A lot of advice about board games for girls misses the point.
It usually starts with the box art. Pink cover. Fashion theme. Maybe a popularity contest. Then it calls that a recommendation. As a parent and longtime gamer, I think that approach leaves out a huge number of games girls enjoy.
What most families want isn't a game that looks like it was assigned to a gender. They want something easy to teach, funny to play, and good at getting a whole table involved. That’s a different question. It leads to much better answers.
The Trouble with Searching for Board Games for Girls
Search results for board games for girls often steer people toward the same narrow set of ideas. You’ll see “girly” themes, lots of pink, and a weird assumption that girls only want social or style-based games. That’s not just outdated. It’s also unhelpful when you’re shopping for a real kid, tween, teen, or family.

One of the biggest problems is that many recommendation lists skip quick, funny, gender-neutral party games. A source discussing this gap notes that searches for funny games for tween girls or easy games for sleepovers often go unanswered, even as short-playtime games under 30 minutes rose 25% in family searches in 2025 according to that source’s summary of the trend in this discussion of overlooked game styles.
That lines up with what a lot of us see in real life. A girl who loves books might adore a word game. A girl who likes performing might light up during a creative party game. A girl who enjoys puzzles might prefer pattern-building or light strategy over anything branded “for girls.”
What parents usually mean when they search it
Those typing that phrase aren't asking for a pink box. They’re usually asking one of these:
- Easy to join in: They want a game a new player can learn fast.
- Not too intense: They want fun without a giant rulebook.
- Good for groups: They want something that works at sleepovers, birthdays, or family nights.
- Memorable: They want laughter, connection, and a reason to play it again.
That’s why I’d start with play style, not label. If you want a broader sense of what works across ages, this roundup of best family board games is a more useful starting point than most “for girls” lists.

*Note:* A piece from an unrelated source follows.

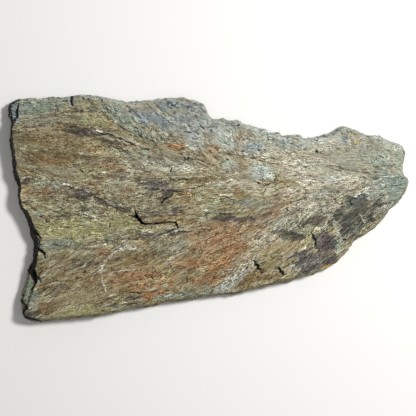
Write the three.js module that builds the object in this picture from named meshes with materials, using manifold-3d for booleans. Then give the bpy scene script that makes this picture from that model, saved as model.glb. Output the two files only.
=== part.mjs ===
// A polygonal flagstone: one irregular slab of split schist, laid flat, with its rough face up.
// The stone is foliated, like a stack of thin sheets grown together, so its broken edge is a pile of
// narrow ledges and its face is stepped where sheets have flaked away.
// Millimetres, +Z up, origin on the underside at the centre of the stone's box, +X towards the
// narrow end and +Y towards the long straight edge that is chipped back.

import * as THREE from "three";
import { mergeVertices } from "three/addons/utils/BufferGeometryUtils.js";
import Module from "manifold-3d";

const wasm = await Module();
wasm.setup();

// ---- driving dimensions -------------------------------------------------------------------------

const THICKNESS = 40; // from the bed to the highest sheet, at the middle of the stone
const TAPER_PER_METRE = 0.11; // share of the thickness lost per metre towards the narrow end
const RING_STEP = 13; // longest straight run along the broken edge
const SHEET_OVERLAP = 0.4; // how far each sheet reaches into the one below, so that they fuse
const CUT_LIFT = 5; // how far every cutter stands clear of the face that it cuts

// The sheets that make up the edge, from the bed up. share is how much of the rim's setback the sheet
// has taken, and wander is how far its own broken edge strays inwards.
const SHEETS = [
  { top: 5, share: 0.3, wander: 3.0 },
  { top: 13, share: 0.0, wander: 0.0 },
  { top: 19, share: 0.12, wander: 2.6 },
  { top: 27, share: 0.4, wander: 3.2 },
  { top: 33, share: 0.62, wander: 2.8 },
  { top: THICKNESS, share: 1.0, wander: 1.6 },
];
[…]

The best game for a girl is usually just the best game for that group, that age, and that mood.
The label hides better choices
Once you stop shopping by gendered packaging, the aisle opens up fast.

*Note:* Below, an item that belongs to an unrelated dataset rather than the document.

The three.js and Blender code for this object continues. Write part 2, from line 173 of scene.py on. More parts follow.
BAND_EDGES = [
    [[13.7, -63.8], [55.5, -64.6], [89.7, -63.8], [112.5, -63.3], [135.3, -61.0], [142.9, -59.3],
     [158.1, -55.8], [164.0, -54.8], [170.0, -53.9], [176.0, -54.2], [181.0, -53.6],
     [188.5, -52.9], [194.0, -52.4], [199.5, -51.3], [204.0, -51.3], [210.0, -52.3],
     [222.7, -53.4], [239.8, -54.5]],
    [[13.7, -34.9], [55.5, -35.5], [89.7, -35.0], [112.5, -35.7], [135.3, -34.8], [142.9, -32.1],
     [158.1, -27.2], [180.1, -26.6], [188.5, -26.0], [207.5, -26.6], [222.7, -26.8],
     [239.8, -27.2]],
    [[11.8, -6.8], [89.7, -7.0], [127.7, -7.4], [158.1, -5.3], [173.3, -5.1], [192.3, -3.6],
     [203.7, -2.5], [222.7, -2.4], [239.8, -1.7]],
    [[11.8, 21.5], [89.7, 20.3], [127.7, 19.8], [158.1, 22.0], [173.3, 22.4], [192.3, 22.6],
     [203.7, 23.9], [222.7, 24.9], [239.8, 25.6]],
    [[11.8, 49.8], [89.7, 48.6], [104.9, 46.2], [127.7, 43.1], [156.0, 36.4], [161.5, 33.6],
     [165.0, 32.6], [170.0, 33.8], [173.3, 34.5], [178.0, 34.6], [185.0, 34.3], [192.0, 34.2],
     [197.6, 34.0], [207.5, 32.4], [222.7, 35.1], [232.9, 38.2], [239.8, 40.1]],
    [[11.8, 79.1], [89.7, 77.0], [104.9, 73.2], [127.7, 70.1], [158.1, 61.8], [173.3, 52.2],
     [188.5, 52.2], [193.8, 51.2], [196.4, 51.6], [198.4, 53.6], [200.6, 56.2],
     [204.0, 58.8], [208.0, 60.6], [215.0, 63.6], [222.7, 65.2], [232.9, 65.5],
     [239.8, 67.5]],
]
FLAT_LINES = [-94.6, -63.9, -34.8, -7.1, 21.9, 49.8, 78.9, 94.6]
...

You notice games built around:
- Creativity
- Humor
- Cooperation
- Light strategy
- Wordplay
- Fast turns
Those are the qualities that keep kids, tweens, teens, and adults at the table. Not the color palette. Not the marketing slogan. And definitely not whether the box thinks it knows your kid better than you do.
How the Pink Aisle Came to Be
The “pink aisle” didn’t appear by accident. It grew out of marketing choices, and those choices changed the way people talked about games.
For a long stretch, family games in the American market were mostly presented as games for everyone. Then the tone shifted. A historical overview of board game marketing notes that by 1961, Miss Popularity was advertised as “The game that all girls love to play!” and that from 1960 to the mid-1990s, about 50% of “For Girls Only” board games centered marriage, dating, or social themes in pink packaging in this history of board games.
That matters because a lot of the search results we still see today are leftovers from that mindset. If a game is being sold as “for girls,” there’s a decent chance the recommendation is still shaped by old assumptions about what girls are supposed to want.
Before that shift, games were often broader
Earlier family game catalogs tended to market games across ages and sexes. The category wasn't perfect, but it was usually less boxed in than the later “for girls only” approach.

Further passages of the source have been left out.